I was curious about what made Sophie Tucker’s script stand out from the others. Thomas answered: “The characters were very human-like. They didn’t necessarily say what they wanted or how they felt. They’d say something kind of adjacent to it, which I think is very realistic. Also, I think that the kind of sibling/sisterly relationship was very true to life…I don’t have any siblings, but my mom and my auntie are close sisters and I saw a lot of them in Clara and Niamh.
“I actually modelled how I want to portray them on my own family. And I wanted to get that kind of closeness and that level of understanding that no one else in the world can get. It’s just these two people have this special kind of connection. Even if they really kind of annoyed each other or exasperated, they still have this kind of fundamental bond that can overcome difficult times. And that’s something that to me, that was the kind of main theme of the script…That’s what I really liked about it.”
The intimate focus on the sisters also meant that Oil Paint would be made or broken by the strength of its cast. After putting out a call-out and reviewing self-tapes, Thomas chose Gillian and Bronte to play Clara and Niamh, respectively: “Bronte sent the eulogy speech from right at the end, which is Niamh’s big moment. And it looked like she had recorded it on her phone, about a foot away from her face, but it was really good. …I think there’s a difference between doing something well and having emotional authenticity. I knew that genuine emotionality is what I was looking for, and that’s what I got from Bronte and Gillian.”
Beyond their individual performances, the relationship between the sisters needed to be done well. It was essential that the actors have the right kind of chemistry to portray the sibling dynamic. For Thomas, it was hard to judge how well they would work with each other through self-tapes alone: “I got them in the room for the first rehearsal. I was thinking, I hope this works. They both seem like professionals, so I’m sure it won’t be terrible, but I’m hoping that it’s good. And they came in and they just got on like a house on fire, it was great.”
The two things that substantially separated this from Thomas’ theatre experience were the cameras and the post-production.

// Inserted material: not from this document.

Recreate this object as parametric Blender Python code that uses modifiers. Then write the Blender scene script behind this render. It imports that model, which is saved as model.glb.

One of the unexpected parts of making the film was how strange the process of getting good shots could be: “We’ve had a couple of times…where Calin, our cameraman, was on [top of] a table or crouching on the floor or something to get these really good angles. They look really nice, but you have this absolute madness surrounding it.”
While watching the film in preparation for the interview, I was surprised by a short funny directorial cameo which I brought up during the interview. Thomas laughed: “I want to stress, I did not mean for this to happen…Basically, we had a scene where there’s a wake and we needed lots of different people. So we got some friends together, bribed them with biscuits and other things…But then I realised that there’s a line about a divorced guy called Joe…this was begging for a cutaway [to Joe]. And I was like, ‘We don’t have enough men in this room to be able to do that’. And then Hannah just turned around, ‘We have one.’ I was like, ‘Right, okay, there we go.’”

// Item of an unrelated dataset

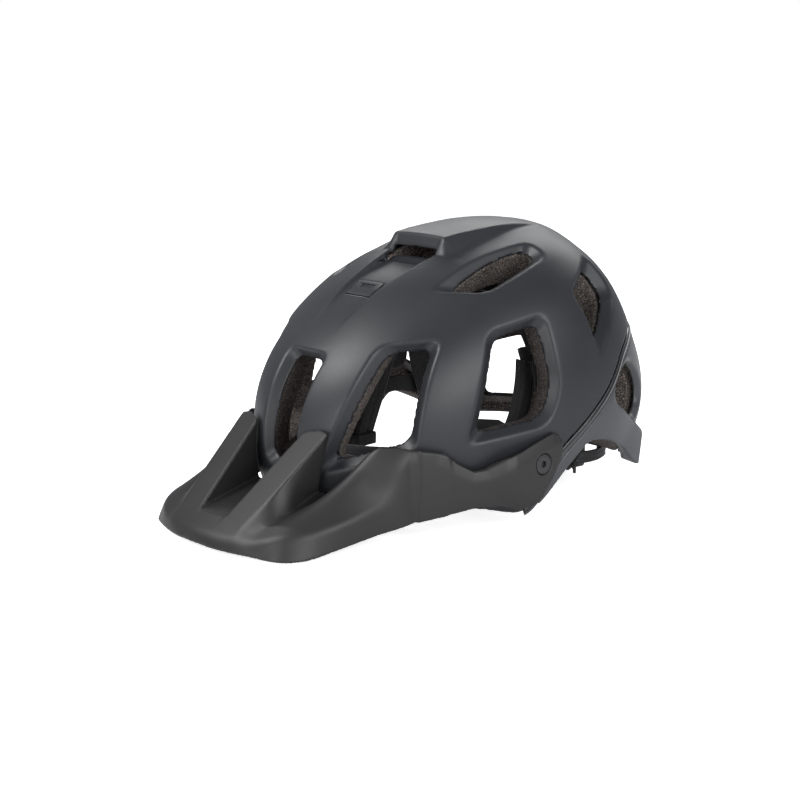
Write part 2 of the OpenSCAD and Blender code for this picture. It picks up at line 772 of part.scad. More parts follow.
module buckle_female() {
    color("#19191b") place() at_buckle() difference() {
        translate([-14, -12, 0]) cube([26, 24, 8]);
        translate([-16, -9, 1.6]) cube([21, 18, 4.8]);
        translate([-8, -13, 2]) cube([8, 26, 4]);
        translate([7, -8, 1.4]) cube([2.4, 16, 8]);
    }
}
module buckle_male() {
    color("#19191b") place() at_buckle() difference() {
        union() {
            translate([-23, -11.5, 0.4]) cube([8.6, 23, 7.2]);
            for (y = [-8.4, 5.8]) translate([-16, y, 2.2]) cube([16, 2.6, 3.6]);
            translate([-16, -1.6, 2.2]) cube([18, 3.2, 3.6]);
        }
        translate([-20.5, -8, -1]) cube([2.4, 16, 12]);
    }
}

// Loop round the left chin strap
module strap_keeper() {
    color("#0e0e10") place() translate([40.7, strap_y, 62.5]) rotate([0, 39, 0])
        translate([-4, -8.9, -2.2]) difference() {
            cube([8, 17.8, 4.4]);
            translate([-1, 0.9, 0.7]) cube([10, 16, 3]);
        }
}

upper_shell();
lower_shell();
seam_band();
foam_liner();
visor();
visor_screw_left();
visor_screw_right();
friction_washers();
visor_nuts();
accessory_socket();
mount_cover();
strap_anchors_front();
strap_anchors_rear();
brow_pad();
side_pad_left();
side_pad_right();
crown_pad_centre();
crown_pad_left();
crown_pad_right();
pad_fasteners();
headband();
headband_anchors();
cradle();
cradle_pads();
height_rail();
dial_housing();
housing_screws();
fit_dial();
dial_pinion();
rack_left();
rack_right();
side_strap_left();
side_strap_right();
divider_left();
divider_right();
divider_lever_left();
divider_lever_right();
chin_strap_left();
chin_strap_right();
buckle_female();
buckle_male();
strap_keeper();
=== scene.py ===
# A helmet with a tilting visor, straps, headband and fit cradle. It faces -Y, its left is +X
# and +Z is up. It is designed in mm about the middle of the head; DROP sets it on the floor.
import json
import math

import bmesh
import bpy
import numpy as np
from mathutils import Matrix, Vector


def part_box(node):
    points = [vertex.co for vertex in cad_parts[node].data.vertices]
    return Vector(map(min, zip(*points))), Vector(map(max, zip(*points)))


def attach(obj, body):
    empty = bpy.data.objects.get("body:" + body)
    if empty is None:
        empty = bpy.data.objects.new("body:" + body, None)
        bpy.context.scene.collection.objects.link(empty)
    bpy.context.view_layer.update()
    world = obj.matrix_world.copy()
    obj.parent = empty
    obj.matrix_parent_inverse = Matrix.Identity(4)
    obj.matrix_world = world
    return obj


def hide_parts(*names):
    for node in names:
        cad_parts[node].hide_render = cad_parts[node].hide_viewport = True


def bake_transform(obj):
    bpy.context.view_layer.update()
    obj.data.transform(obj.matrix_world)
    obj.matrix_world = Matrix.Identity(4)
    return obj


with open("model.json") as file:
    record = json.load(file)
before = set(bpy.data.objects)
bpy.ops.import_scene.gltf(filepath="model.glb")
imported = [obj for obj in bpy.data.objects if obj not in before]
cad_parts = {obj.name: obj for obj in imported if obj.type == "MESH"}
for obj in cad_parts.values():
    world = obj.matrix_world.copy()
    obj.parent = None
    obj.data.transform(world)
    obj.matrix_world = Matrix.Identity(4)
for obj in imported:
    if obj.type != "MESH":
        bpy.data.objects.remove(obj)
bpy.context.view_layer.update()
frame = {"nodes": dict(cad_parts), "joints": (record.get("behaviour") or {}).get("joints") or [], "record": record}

MM = 0.001
JOINTS = {joint["name"]: joint for joint in frame["joints"]}
PIVOT = (0.0, -34.0, -20.0)                 # the visor's tilt axis runs along x through here
DROP = np.array(JOINTS["visor_tilt"]["pos_m"], float) * 1000 - np.array(PIVOT)
CRADLE_Z = float(JOINTS["dial_spin"]["pos_m"][2]) * 1000 - DROP[2]
SIDES = (("left", 1), ("right", -1))
f4 = np.float32

# Smooth body, in a frame tilted about x
HALF_WIDTH, FRONT_LENGTH, REAR_LENGTH, TOP_HEIGHT, SKIRT_DEPTH = 109.0, 150.0, 120.0, 108.0, 79.0
PLAN_POWER, RISE_POWER = 2.04, 2.68         # 2 is an ellipse, more is squarer
TAPER, TAPER_RUN = 0.05, 140                # share by which it widens over this run to the rear
COS_TILT, SIN_TILT = math.cos(math.radians(24.5)), math.sin(math.radians(24.5))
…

Working with his editor, Jacek Podlaski, Thomas only recently finished editing the film. While the process had started earlier, they found working online frustrating and ended up doing the bulk of the work in the early weeks of this term; just in time for the OUFF Short Film Festival where they are slated to screen the movie.
Talking about the Festival itself, Thomas said that he was most excited to see the other films because of the quality as well as the potential to discuss new ideas with other filmmakers. In a larger sense, he had started thinking in the language of the screen: “I think I’ve got the film brain. I was in a cafe the other day and they were a bunch of people on a coffee table with a mirror behind them. And I thought, ‘Oh, that could be a really good shot’, and so I’m making a note of it, and then I am sketching it down. I was like, what am I doing? What’s happening to me? So clearly I’ve got the bug.”
I ended the interview with a question about what Thomas was hoping audiences would feel while watching his short: “What I’m hoping is that audiences watch Oil Paint and find it authentic and real…I think that showing complexity around grief is a story worth telling. I’m hoping to move people.”
Then, he paused for a second before adding: “And also, hopefully, they will enjoy it and not throw things at me and leave halfway through it.”
Oil Paint was screened on the 31st of January (Tuesday) as part of Screening Set 2 at the OUFF Film Festival.